▶ _DIRECTIONS FOR THIS TASK_: List each line in which the string "FreeCAD" appears.
================
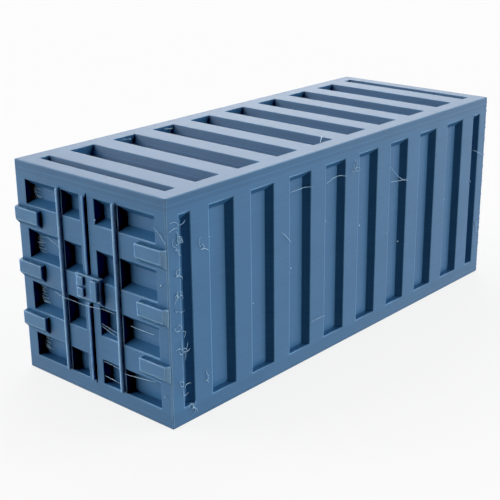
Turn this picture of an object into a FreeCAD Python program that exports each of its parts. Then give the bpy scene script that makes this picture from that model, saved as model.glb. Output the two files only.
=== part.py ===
"""Scale model of a ribbed freight container, with its doors shut.

Frame: X across the door end, Y from the doors to the blind end, Z up.
The origin is the middle of the underside of the box. Millimetres.
"""

import FreeCAD
import Part
import Sketcher
import os
import re

os.makedirs("parts", exist_ok=True)
doc = FreeCAD.newDocument("container_model")

# ---------------------------------------------------------------- sizes
SIZES = {
    # the box
    "length": 124.8,
    "width": 48.8,
    "height": 51.6,
    # frame and plates
    "shell": 3.0,  # section of the posts, thickness of the walls and doors
    "rail": 3.4,  # height of the long rails, headers and sills
    "corner_round": 0.45,
    "roof_plate": 4.2,
    "floor_plate": 1.8,
    # slots of the sides, the roof and the blind end
    "side_border": 0.6,  # flat edge of a panel beside its first slot
    "head_border": 0.65,  # flat edge of a panel below and above its slots
    "roof_border": 1.15,
    "narrow_slot": 3.4,
    "rib": 5.4,
    "wide_count": 8,
    "recess": 1.65,
    "flank": 1.4,  # how far a slot narrows from its mouth to its bed
    "narrow_flank": 1.3,
    "flank_share": 0.45,  # a flank never takes more of a slot's mouth than this, so a bed always remains
    "roof_recess": 3.0,
    "roof_ease": 0.45,  # a roof slot starts this much after the side slot beside it
    "back_count": 4,
    # door leaves
    "door_gap": 0.3,
    "door_border": 0.4,
    "door_recess": 2.45,
    "door_ceiling": 2.0,
    "band_height": 5.7,
    "band_slope": 1.2,
    "bar_stile": 1.6,
    "meeting_stile": 2.45,
    # lip along the meeting edge of the left leaf
    "lip_width": 0.7,
    "lip_proud": 0.7,
    # lock bars
    "bar_offset": 9.1,
    "bar_width": 1.05,
    "bar_proud": 0.8,
    "bar_overlap": 0.3,
    # hinge straps
    "strap_height": 4.4,
    "strap_length": 8.5,
    "strap_proud": 1.3,
    "strap_bevel": 0.55,
    # lock box at the middle of the doors
    "plate_width": 7.95,
    "plate_height": 6.8,
    "plate_proud": 1.15,
    "plate_shift": 0.2,
    "plate_rise": 0.5,
    "plate_edge": 0.35,
    "lug_width": 1.9,
    "lug_height": 2.15,
    "lug_gap": 0.5,
    "lug_proud": 0.7,
    "lug_offset": 1.15,
    "block_proud": 0.9,
    "block_inset": 0.25,
}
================
▶ _WORKED ANSWER_:
Turn this picture of an object into a FreeCAD Python program that exports each of its parts. Then give the bpy scene script that makes this picture from that model, saved as model.glb. Output the two files only.
import FreeCAD
doc = FreeCAD.newDocument("container_model")